WordPress Multi-Region is more a hosting than application specific feature, and to be clear this functionality is possible for applications beyond WordPress. But Jelastic, our Cloud Provider for Reclaim Cloud, has created a one-click application for installing a multi-region WordPress cluster that can replicate across various data centers in real-time. There are a few elements of this that are exciting as hosting providers:
- With a one-click installer it’s easy to spin-up a complex WordPress infrastructure across numerous regions
- It has the ability to route traffic so folks get less latency being able to access the instance closest to them
- It bakes in fail over so that if one server in one region goes down the traffic is immediately redirected to another available datacenter to avoid downtime
These are all good reasons, but the last may be the most exciting because sites go down. Data centers catch fire, DDoS attacks happen, and servers will crash; it’s not a matter of if, only when. So, as more and more edtech infrastructure has become mission critical there needs to be options to route around that painful reality, and failover is just that: it replicates a single server setup across various data centers across various regions (US-West, Canada, UK, etc.) to ensure there isn’t one point of failure for a enterprise-level service. That’s pretty exciting given this is something we’ve been dreaming about at Reclaim Hosting for a while, and given we manage quite a few large WordPress instances, this could be an immediate options for folks that want to ensure uptime.

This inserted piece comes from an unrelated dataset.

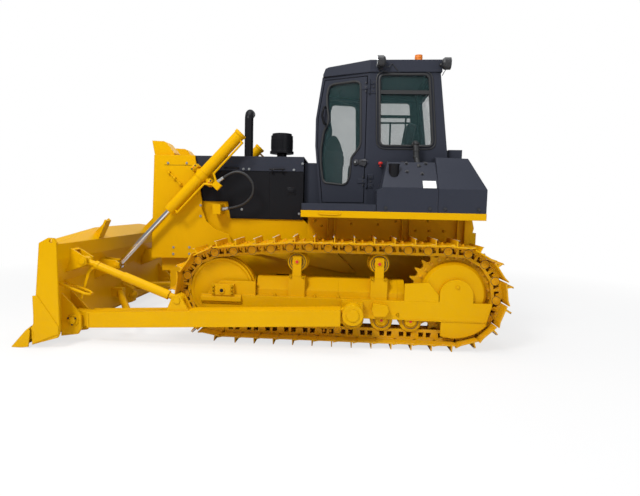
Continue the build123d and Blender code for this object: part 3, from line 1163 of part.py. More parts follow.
for side, sign in SIDES:
    with BuildPart() as lift_yoke:
        y0, y1, y2 = sign * (GUARD_Y + 5.3), sign * (GUARD_Y + 28), sign * (LIFT_Y + 42)
        round_y(*LIFT_TRUNNION, 88, y0, y1)
        for way in (-1, 1):
            corners = [on_lift(LIFT_SPAN + along, sign, way * across) for along, across in (
                (-45, 0), (45, 0), (45, YOKE_REACH + 28), (-45, YOKE_REACH + 28))]
            plate_y([(x, z) for x, _, z in corners], y0, y1)
            corners = [on_lift(LIFT_SPAN + along, sign, way * across) for along, across in (
                (-42, YOKE_REACH - 28), (42, YOKE_REACH - 28), (42, YOKE_REACH + 28), (-42, YOKE_REACH + 28))]
            plate_y([(x, z) for x, _, z in corners], y0, y2)
        rod(on_lift(LIFT_SPAN, sign, -YOKE_REACH - 40), on_lift(LIFT_SPAN, sign, YOKE_REACH + 40),
            TRUNNION_R + RUN, Mode.SUBTRACT)
    save(lift_yoke.part, f"lift_yoke_{side}")

    with BuildPart() as lift_barrel:
        low, high = BARREL_LOW, BARREL_TOP
        rod(on_lift(low, sign), on_lift(high, sign), BARREL_R)
        rod(on_lift(high - 34, sign), on_lift(high, sign), BARREL_R + 6)
        rod(on_lift(LIFT_SPAN - 40, sign), on_lift(LIFT_SPAN + 40, sign), BARREL_R + 7)
        rod(on_lift(LIFT_SPAN, sign, -YOKE_REACH - 26), on_lift(LIFT_SPAN, sign, YOKE_REACH + 26), TRUNNION_R)
        corners = [on_lift(along, sign, across) for along, across in MANIFOLD]
        plate_y([(x, z) for x, _, z in corners], sign * (LIFT_Y + PIPE_OUT - 14), sign * (LIFT_Y + PIPE_OUT + 34))
        for bends in (((high - 70, -40, 0), (high - 70, -98, PIPE_OUT), (1560, -98, PIPE_OUT),
                       (1515, -180, PIPE_OUT)),
                      ((low + 60, -40, 0), (low + 60, -98, PIPE_OUT), (1400, -98, PIPE_OUT),
                       (1470, -185, PIPE_OUT))):
            for start, end in zip(bends, bends[1:]):
                a = Vector(*on_lift(start[0], sign, *start[1:]))
                b = Vector(*on_lift(end[0], sign, *end[1:]))
                past = (b - a).normalized() * 7
                rod(a - past, b + past, PIPE_R)
        first, second = Vector(*hose_point(0, sign)), Vector(*hose_point(1, sign))
        rod(first, first - (second - first).normalized() * 92, FERRULE_R)
        rod(on_lift(low - 5, sign), on_lift(high - 40, sign), ROD_R + RUN, Mode.SUBTRACT)
    save(lift_barrel.part, f"lift_barrel_{side}")

    with BuildPart() as lift_rod:
        eye_y(LIFT_EYE, LIFT_EYE_R, LIFT_EYE_W, sign * LIFT_Y)
        rod(on_lift(30, sign), on_lift(ROD_LENGTH, sign), ROD_R)
        round_y(*LIFT_EYE, LINK_BALL_R - 1, sign * LIFT_Y - LIFT_EYE_W / 2 - 3, sign * LIFT_Y + LIFT_EYE_W / 2 + 3)
    save(lift_rod.part, f"lift_rod_{side}")

for side, sign in SIDES:
    with BuildPart() as hose:
        corners = [Vector(*hose_point(i, sign)) for i in range(len(HOSE))]
        with BuildLine() as route:
            FilletPolyline(*corners, radius=hose_radii())
        hose_length = sum(run.length for run in route.edges())
        with BuildSketch(Plane(origin=corners[0], z_dir=(corners[1] - corners[0]).normalized())):
            Circle(HOSE_R)
        sweep(path=route.line)
    save(hose.part, f"hose_{side}")
    print(f"hose {side}: {hose_length:.0f} mm long, volume over section times length",
          round(hose.part.volume / (pi * HOSE_R ** 2 * hose_length), 4))
print("radii of the hose's bends:", [round(radius) for radius in hose_radii()])
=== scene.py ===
# %% [markdown]
# # A track-type dozer, finished in Blender
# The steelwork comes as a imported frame: every plate, arm, cylinder and track is already in place, in
# metres, with +X towards the blade, +Y to the operator's left and +Z up. This lesson gives that frame its
# paint, its glass and the small parts that a fabricator bolts on last.
#
# The first cell loads the frame.

# %% Load the frame
import json
import math

import bmesh
import bpy
import numpy as np
from mathutils import Matrix, Vector


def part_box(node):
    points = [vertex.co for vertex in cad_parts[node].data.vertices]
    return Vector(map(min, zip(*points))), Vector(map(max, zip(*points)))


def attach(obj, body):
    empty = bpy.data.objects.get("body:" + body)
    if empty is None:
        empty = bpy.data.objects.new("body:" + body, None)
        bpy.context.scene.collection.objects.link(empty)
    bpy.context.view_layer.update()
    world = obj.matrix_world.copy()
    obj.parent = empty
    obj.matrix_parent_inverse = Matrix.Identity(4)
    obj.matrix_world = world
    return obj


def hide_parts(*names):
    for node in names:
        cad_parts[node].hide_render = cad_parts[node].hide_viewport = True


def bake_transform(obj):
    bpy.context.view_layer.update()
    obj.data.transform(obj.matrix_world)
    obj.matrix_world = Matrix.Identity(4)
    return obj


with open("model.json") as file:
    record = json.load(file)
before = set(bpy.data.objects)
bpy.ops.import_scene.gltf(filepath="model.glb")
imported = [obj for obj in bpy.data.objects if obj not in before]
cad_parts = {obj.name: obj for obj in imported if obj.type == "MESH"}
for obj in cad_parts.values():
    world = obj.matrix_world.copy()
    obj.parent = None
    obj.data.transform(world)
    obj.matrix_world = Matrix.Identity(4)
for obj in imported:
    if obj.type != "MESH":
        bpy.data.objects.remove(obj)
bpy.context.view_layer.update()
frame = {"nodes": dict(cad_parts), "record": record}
steel = frame["nodes"]
scene = bpy.context.scene

# %% [markdown]
# ## The camera
# The machine is seen from its left, a little behind the middle and from eye height, by a wide lens about
# six metres away. A camera could be aimed with a constraint; here its three axes are written out instead,
# because the pan, the dip and the small roll are then three plain angles.

# %% Camera
PAN, DIP, ROLL = math.radians(4.65), math.radians(-4.90), math.radians(1.18)
look = Vector((math.sin(PAN) * math.cos(DIP), -math.cos(PAN) * math.cos(DIP), math.sin(DIP)))
level = Vector((-math.cos(PAN), -math.sin(PAN), 0))
upright = level.cross(look)
right = level * math.cos(ROLL) + upright * math.sin(ROLL)
up = upright * math.cos(ROLL) - level * math.sin(ROLL)
lens = bpy.data.cameras.new("lens")
lens.sensor_width = 36
lens.lens = 27.62
lens.shift_x = 0.0328
lens.clip_end = 200
camera = bpy.data.objects.new("camera", lens)
camera.matrix_world = Matrix((
    (right.x, up.x, -look.x, -0.620), (right.y, up.y, -look.y, 6.195), (right.z, up.z, -look.z, 1.450),
    (0, 0, 0, 1)))
scene.collection.objects.link(camera)
scene.camera = camera
print("lens", lens.lens, "mm, camera at", tuple(round(c, 3) for c in camera.matrix_world.translation))

# %% [markdown]
# ## Maths on sockets
# A material is a small sum: paint colour, plus dust where it settles, less shine where it is worn. Wiring
# one Math node at a time hides that sum, so this class wraps a socket and turns `+ - *` into Math nodes.
# Colours never go through it, because a Math node would turn them grey; they are mixed by Mix nodes.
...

So, that’s the logic behind WordPress Multi-Region clusters, and while in Nashville for the Reclaim Hosting team retreat Tim started playing with this setup to test fail over. It worked in theory while we set it up, and then again in practice last week when our UK Cloud server had issues in the early morning. That reminded me that I was planning to play around with a WPMR setup for this modest standalone WP bava blog—cause the bava should never, ever go down … ever. After that, I’ll see if I can make ds106 a multi-region setup over the winter break to get a sense of how it works with a fairly intense WPMS instance. So everything hereafter will be jotting down my progress over the last two days.

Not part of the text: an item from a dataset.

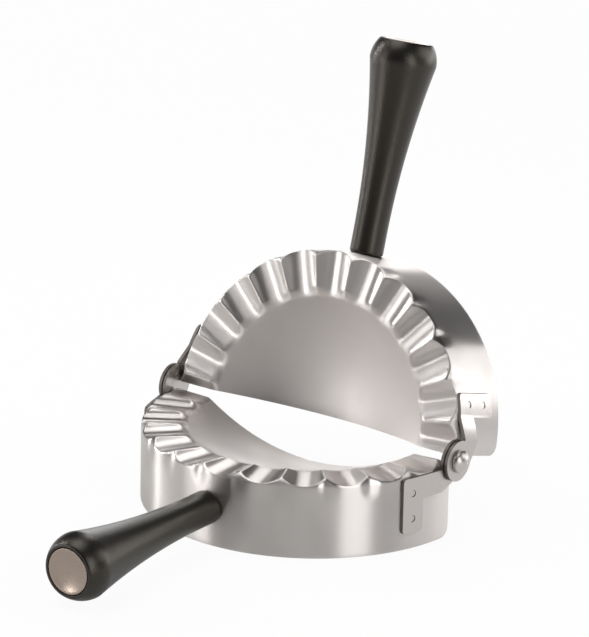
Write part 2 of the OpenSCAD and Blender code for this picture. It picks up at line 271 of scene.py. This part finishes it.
shell = dict(sheet=0.8 * mm, pocketDepth=15 * mm, flange=14 * mm, shoulder=6 * mm, fold=3.5 * mm,
             corner=4 * mm,                    # rounds the skirt's two lower corners
             trim=0.2 * mm,                    # from the ring's middle to each half's straight edge
             crimps=12, valley=1.5 * mm, crest=1.1 * mm, tool=13.5 * mm,
             blend=0.5 * mm,                   # how softly the sheet follows the tools
             pinch=0.5 * mm,                   # how far a crest is drawn in at the fold
             pinchDepth=9 * mm,                # how far below the hinge axis that begins to show
             pinchWhole=1 * mm,                # and how far below it that is whole
             pinchReach=6 * mm,                # how far in over the flange it shows
             pinchShare=0.17,                  # its width, of the pitch
             plain=0.6,                        # share of the ring's radius that no tool touches
             brushed=46 * mm,                  # how far up from the cutting edge the brushing goes
             steps=432, edge=0.15 * mm)


def shellProfile(s):
    # outer face from the cutting edge, up the skirt, over the flange and down to the pocket's centre
    pocketRadius = ringRadius - s["flange"]
    bowl = (pocketRadius ** 2 + s["pocketDepth"] ** 2) / (2 * s["pocketDepth"])
    bowlCentre = bowl - s["pocketDepth"]
    shoulderZ = s["crest"] - s["shoulder"]
    shoulderR = math.sqrt((bowl + s["shoulder"]) ** 2 - (bowlCentre - shoulderZ) ** 2)
    lean = math.degrees(math.atan2(bowlCentre - shoulderZ, -shoulderR))
    foldCentre = (ringRadius - s["fold"], s["crest"] - s["fold"])
    wallHeight = skirtHeight + foldCentre[1]
    flatWidth = foldCentre[0] - shoulderR
    wall = [(ringRadius, wallHeight * i / 18 - skirtHeight) for i in range(18)]
    fold = arcPoints(foldCentre, s["fold"], 0, 90, 12)
    flat = [(foldCentre[0] - flatWidth * i / 8, s["crest"]) for i in range(1, 8)]
    shoulder = arcPoints((shoulderR, shoulderZ), s["shoulder"], 90, lean, 10)
    pocket = arcPoints((0, bowlCentre), bowl, lean - 180, -90, 26)[1:]
    return wall + fold + flat + shoulder + pocket


def toolHeight(s, radius, angle, pitch, first):
    # the lowest of the round tools above this spot, one tool for each crimp
    nearest = round((angle - first) / pitch)
    heights = []
    for i in (nearest - 1, nearest, nearest + 1):
        side = radius * math.sin(angle - first - i * pitch)
        across = max(0, s["tool"] ** 2 - side ** 2)
        heights.append(s["tool"] - s["valley"] - math.sqrt(across))
    heights.sort()
    return softMin(heights[0], heights[1], s["blend"])


def stamp(s, vert):
    # moves a vertex of the plain turned shell to where the press tools leave it
    radius = math.hypot(vert.co.x, vert.co.y)
    if radius < s["plain"] * ringRadius:
        return
    pitch = math.pi / s["crimps"]
    first = pitch / 4 - math.pi / 2     # a quarter pitch off, so that the two halves mesh
    angle = math.atan2(vert.co.x, -vert.co.y)
    z = softMin(vert.co.z, toolHeight(s, radius, angle, pitch, first), s["blend"])
    fromCrest = (angle - first) / pitch % 1 - 0.5
    crest = math.exp(-(fromCrest / s["pinchShare"]) ** 2)
    drawn = smoothStep(-s["pinchDepth"], -s["pinchWhole"], vert.co.z)
    drawn *= smoothStep(ringRadius - s["pinchReach"], ringRadius, radius)
    scale = 1 - s["pinch"] * crest * drawn / radius
    vert.co = Vector((vert.co.x * scale, vert.co.y * scale, z))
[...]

I started with spinning up a multi-region cluster to host bavatuesdays. It was a 3-region cluster (US-East, US-West, and UK) and after figuring out permissions to rsync files across environments in Reclaim Cloud (it was harder than it should’ve been, thanks for the assist Chris Blankenship!) the migration was fairly straight forward. The Multi-Region setup across 3 regions has one primary cluster and two secondary clusters, and you rync the files to the primary application environment as well as import the database to that environment. Soon after that it syncs with the secondary environments, and like magic the replica clusters have all the files and database settings, posts, comments, etc., imported to the primary cluster. The replication happens in less than 60 seconds, so it might say asynchronous, but it ‘s all but immediate for my purposes.
I did get bavatuesdays.com running in a WPMR setup for several hours yesterday while experimenting, but had to revert to the stand-alone instance given I ran into an issue creating new posts that I’m still investigating. But as you can see above the blog is running on the domain bavafail-1.us.reclaim.cloud, and there was another instance at bavafail-2.wc.reclaim.cloud, and a third at bavafail-3.uk.reclaim.cloud. You can see from the URLs they are in different regions, US (East coast), WC (US West Coast), and the UK. These all worked perfectly, and the way to have them all point to bavatuesdays.com was to add the public IP from the load balancer for each of the different regional clusters as an A record in your DNS zone editor.
Reclaim Cloud provisions the SSL certificates, and after clearing the cluster’s cache the 3 sites were loading as one, with failover and regional traffic routing working well. It was pretty awesome, but there was one small issue, I could not create new posts, which is kind of a deal breaker for a blog. So I had to revert to the old server environment until I figured that issue out.* I was using the failover and routing baked into Jelastic’s setup seamlessly, but wanted to test out Cloudflare’s load balancing as well, but I’ll save those DNS explorations for another post. That said, Jelastic lays out the possibilities in their post on DNS load balancing for WordPress clusters quite well.
After setting up the A records and issuing SSL certs the bava was beaming across 3 regions. And when I turned one of the three regional clusters off, the site stayed online—so failover was working! The one issue that was also the case when Tim tested in Nashville is that when the Primary cluster goes down the secondary clusters are supposed to let you write to them. In other words, the WP authoring features accessed at /wp-admin should only work on the Primary cluster by default, but if it were to go down one of the other two secondary clusters should allow you to write. This would not only keep the site online, but also allow posting to continue without issue, all of which should then be synced seamlessly back to the primary cluster once it comes back online. I was not able to get this functionality to work. After stopping the primary cluster, the secondary clusters would throw 500 internal server errors when trying to access /wp-admin -so that is another issue to figure out.
I have since spun down the bavafail 3-region test instance after hosing the application servers trying to downgrade PHP from 8.0.10 to 7.4.25 to test out a bad theory, so the first attempt of operation bavafailover with WPMR is dead on the operating room table. Although hope springs eternal at the bava, so I have plans to resuscitate that WPMR setup given I believe it’s a permissions issue—which means I’ll be bothering Chris again.
In the interim, however, I’ve spun up a two-region WPMR setup using the domain bava.rocks as a way to ensure adding new posts works on a clean instance (it does), and also to see if you can access the secondary clusters to write to the database when the primary is down (you can’t), so there is still definitely more work to do on this, but it is really exciting that we are just a couple of issues away from offering enterprise-level traffic routing and fail over for folks that need it. Reclaim Cloud is the platform that just keeps on giving in terms of next-level hosting options, and I love it.
*I was running into the same critical error that folks mention in this forum post, but after downgrading PHP versions from 8.0.10 to 7.4.25 on the WPMR cluster everything broke. I then tested PHP 8.0.10 on my LEMP environment for bavatuesdays (not a WPMR setup) and that worked fine. So not sure if it is specific to the WPMR setup in Jelastic, which uses LiteSpeed whereas my current blog uses Nginx, but this is something I am going to have to revisit shortly.